The key design requirement is a naturalistic error-detection task: participants are presented with outputs (from LLM and non-LLM sources) that contain embedded errors of varying subtlety, under conditions where critical challenge is not explicitly demanded. The measure is spontaneous error-detection rate, not maximum-effort error-detection rate. This distinguishes resilience (habitual challenge deployment) from capacity (maximum achievable challenge performance).

Three measurement levels are required, not one. Detection (did the participant identify the error?) is the primary measure but is insufficient alone. H3 and H4 are likely to manifest first in latency (how quickly was the error identified — immediate versus delayed recognition) and effort allocation (did the participant read critically or skim?), before appearing in detection rate. A design that measures only detection will miss the earliest indicators of resilience change. Measurement of all three levels is necessary to distinguish between a capacity effect (detection drops) and a deployment effect (latency increases, effort decreases, but detection capacity remains available on demand).

A further operationalisation requirement: the design must distinguish spontaneous non-detection from detection-without-report. A participant may notice an error but not mention it in a free-response task because the task context does not reward reporting. Post-task probes, response-time measurement, or eye-tracking can distinguish these cases. Absent this control, spontaneous error-detection rates will systematically underestimate actual awareness, and the study will conflate resilience reduction with reporting suppression.

Longitudinal comparison between high-LLM-interaction and low-LLM-interaction groups would require a minimum of six months to show conditioning effects, controlling for domain expertise and social calibration. Cross-domain generalisation — whether reduced challenge toward LLM outputs transfers to reduced challenge toward other fluent sources — would require a separate task battery.

This design is feasible with existing research resources. It does not require access to operator interaction logs. It does not require the measurement of I(t) or Fa(t) as defined in SP-006. It requires only a reliable measure of spontaneous error-detection behaviour across conditions of varying source fluency.

§ 06

Relationship to DA-008 and SP-006

This preliminary note does not replace DA-008 or SP-006. Those documents address the broader question of cognitive trajectory under sustained LLM interaction — including framing capacity, identifiability, and the H1–H5 hypothesis space. That broader question remains open and requires longitudinal data at scale that is not currently publicly available.

The resilience question formulated here is a tractable subset of that broader question. It can be investigated with available methods, in a reasonable timeframe, without access to proprietary operator data. If the resilience reduction hypothesis receives empirical support, it provides partial evidence relevant to H3 and H4 in the SP-006 framework. If it does not, it provides evidence against the most immediately testable version of the cognitive trajectory concern.

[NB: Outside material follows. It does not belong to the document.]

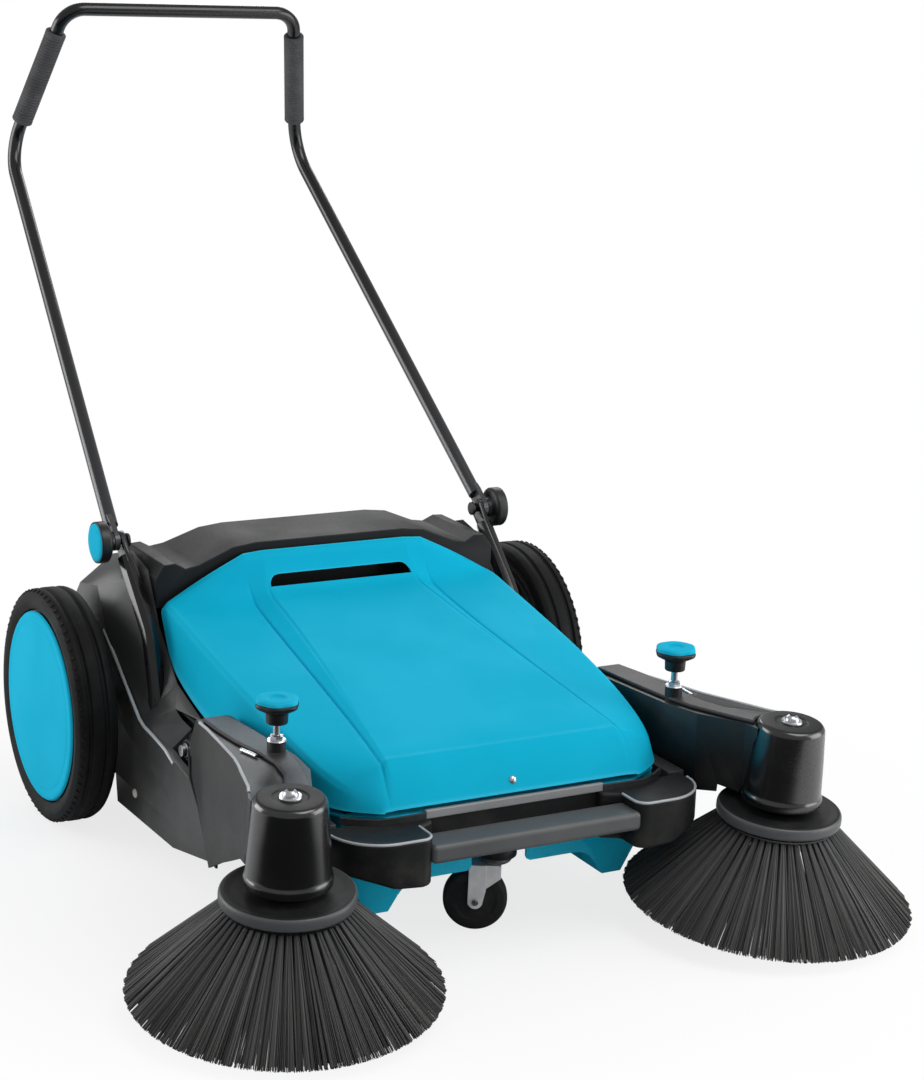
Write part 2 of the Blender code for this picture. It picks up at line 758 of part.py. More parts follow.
def make_bumper():
    """The front bumper: two corner blocks, the carry rail between them and the caster's seat."""
    r = BUMPER_CORNER_R
    front = BUMPER_FRONT_Y
    back = HOOD_FRONT_Y + 0.014 - GAP
    right = [(BUMPER_X, back)] + arc((BUMPER_X - r, front + r), r, 0, -90, 6)
    outline = right + [(-x, y) for x, y in reversed(right)]
    height = BUMPER_TOP_Z - BLOCK_BOTTOM_Z
    body = plate("front_bumper", [outline], "xy", (BUMPER_TOP_Z + BLOCK_BOTTOM_Z) / 2, height)
    notch_back = front + RAIL_DEPTH + 0.012
    boolean(body, block("rail_notch", (-BLOCK_INNER_X, front - 0.01, 0.08),
                        (BLOCK_INNER_X, notch_back, RAIL_BOTTOM_Z)))
    boolean(body, block("rail_top", (-BLOCK_INNER_X, front - 0.01, BUMPER_TOP_Z - 0.010),
                        (BLOCK_INNER_X, front + RAIL_DEPTH + 0.004, BUMPER_TOP_Z + 0.01)))
    slot_x = BUMPER_SLOT_X
    slot = [(-slot_x, back - 0.012), (-slot_x - 0.008, front + RAIL_DEPTH + 0.006)]
    slot = slot + [(-slot_x, front + RAIL_DEPTH), (slot_x, front + RAIL_DEPTH),
                   (slot_x + 0.008, front + RAIL_DEPTH + 0.006), (slot_x, back - 0.012)]
    boolean(body, plate("carry_slot", [slot], "xy", 0.14, 0.2))
    seat_z = 0.0945
    tongue = [(-0.045, -0.500), (0.045, -0.500), (0.045, -0.592), (-0.045, -0.592)]
    boolean(body, plate("caster_seat", [tongue], "xy", seat_z, 0.006), "UNION")
    neck = block("neck", (-0.040, back - 0.011, seat_z), (0.040, back - GAP, 0.120))
    boolean(body, neck, "UNION")
    for s in (-1, 1):
        boolean(body, brush_relief(s))
    keep(bevel(body, 0.002, 1, 45), "black_plastic", smooth=35)
    return seat_z - 0.003


def brush_relief(s):
    """The wedge cut from under a bumper corner, which leaves room for a lifted side brush."""
    middle = Vector((s * (BUMPER_X - BUMPER_CORNER_R), BUMPER_FRONT_Y + BUMPER_CORNER_R, 0.0))
    outward = (Vector((s * SIDE_BRUSH_X, SIDE_BRUSH_Y, 0.0)) - middle).normalized()
    slope = RELIEF_RISE / RELIEF_IN
    past = 0.040
    low = BLOCK_BOTTOM_Z - 0.010
    profile = [(-RELIEF_IN, BLOCK_BOTTOM_Z), (past, BLOCK_BOTTOM_Z + (RELIEF_IN + past) * slope),
               (past, low), (-RELIEF_IN, low)]
    wedge = plate("brush_relief", [profile], "xz", 0.0, 0.200)
    turn = Matrix.Rotation(math.atan2(outward.y, outward.x), 4, "Z")
    place = Matrix.Translation(middle + outward * BUMPER_CORNER_R)
    wedge.matrix_basis = place @ turn @ wedge.matrix_basis
    return wedge


HOOD_STATIONS = [
    # y, panel z, panel x, step x, step z, shoulder x, shoulder z, edge x, edge z
    (-0.100, 0.355, 0.100, 0.126, 0.353, 0.233, 0.2985, 0.2365, 0.290),
    (-0.108, 0.350, 0.101, 0.126, 0.346, 0.234, 0.2985, 0.2375, 0.280),
    (-0.118, 0.328, 0.102, 0.126, 0.318, 0.234, 0.2980, 0.2380, 0.266),
    (-0.132, 0.311, 0.104, 0.125, 0.297, 0.234, 0.2960, 0.2380, 0.240),
    (-0.170, 0.3035, 0.106, 0.127, 0.291, 0.234, 0.2885, 0.2380, 0.216),
    (-0.234, 0.2915, 0.112, 0.130, 0.280, 0.234, 0.2765, 0.2380, 0.193),
    (-0.330, 0.2730, 0.122, 0.137, 0.264, 0.233, 0.2590, 0.2375, 0.186),
    (-0.430, 0.2540, 0.134, 0.144, 0.248, 0.228, 0.2380, 0.2340, 0.182),
    (-0.500, 0.2405, 0.143, 0.150, 0.237, 0.221, 0.2200, 0.2280, 0.180),
    (-0.540, 0.2330, 0.148, 0.154, 0.230, 0.210, 0.2080, 0.2180, 0.179),
    (-0.560, 0.2260, 0.150, 0.156, 0.223, 0.198, 0.2010, 0.2050, 0.1785),
    (-0.574, 0.2060, 0.150, 0.158, 0.204, 0.184, 0.1920, 0.1870, 0.1782),
    (-0.586, 0.1790, 0.150, 0.156, 0.1786, 0.162, 0.1784, 0.1640, 0.1780),
]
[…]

The relationship between resilience and the SP-006/DA-008 framework is therefore: this note identifies where empirical work can begin. The broader framework identifies where it needs to go.

References

ACI (2026). DA-008 — Cognitive Integration in Extended Human–LLM Systems. aethercontinuity.org/papers/

ACI (2026). SP-006 — Framing Externalization and Cognitive Trajectories. aethercontinuity.org/papers/

Maguire, E.A. et al. (2000). Navigation-related structural change in the hippocampi of taxi drivers. PNAS 97(8).

Sparrow, B., Liu, J. & Wegner, D.M. (2011). Google Effects on Memory. Science, 333(6043).